This review article on the genetics of primary open-angle glaucoma (POAG) notes that genetic studies are one approach to identify the molecules and pathways involved in glaucoma disease pathogenesis.
The authors report that while glaucoma currently is clinically defined, its exact etiology is unknown. Most cases of POAG are believed to be caused by multiple genetic and environmental factors.
They explain that familial aggregation of POAG has long been recognized, and the analysis of POAG families with a Mendelian inheritance form of this disease has been used to identify multiple loci linked to these families. Some causative genes, such as myocilin, optineurin and WD repeat domain 36, have been identified.
Several genetic linkage or association studies have been conducted for candidate genes and genetic regions, finding some that have strong relations to specific phenotypes, such as early onset or elevated IOP. Others are associated with POAG irrespective of IOP and phenotypic variation.

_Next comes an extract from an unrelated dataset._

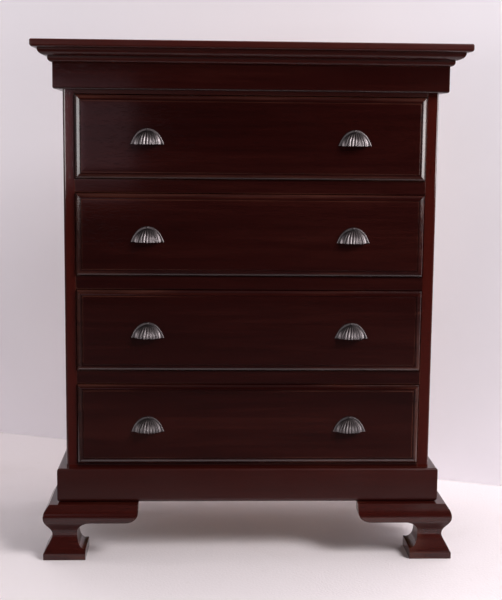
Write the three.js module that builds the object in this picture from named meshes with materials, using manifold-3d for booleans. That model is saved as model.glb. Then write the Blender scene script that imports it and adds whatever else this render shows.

Although recent genome-wide association studies have identified new susceptibility loci for POAG, the authors note that genetic regions identified by linkage analysis are sometimes too large to enable a clear identification of the real causative genes, and susceptibility variants identified by association studies may only be markers on the genetic region. After identification of a genetic region, confirmation of reproducibility, identification of truly causative variants or genes, and evidence for functional involvement are needed.
While further investigation is required to clarify the precise contribution of specific genes identified to the pathogenesis of glaucoma, the evidence provided by genetic studies is expected to improve current understanding of the etiology of glaucoma and facilitate the development of diagnostic and therapeutic strategies.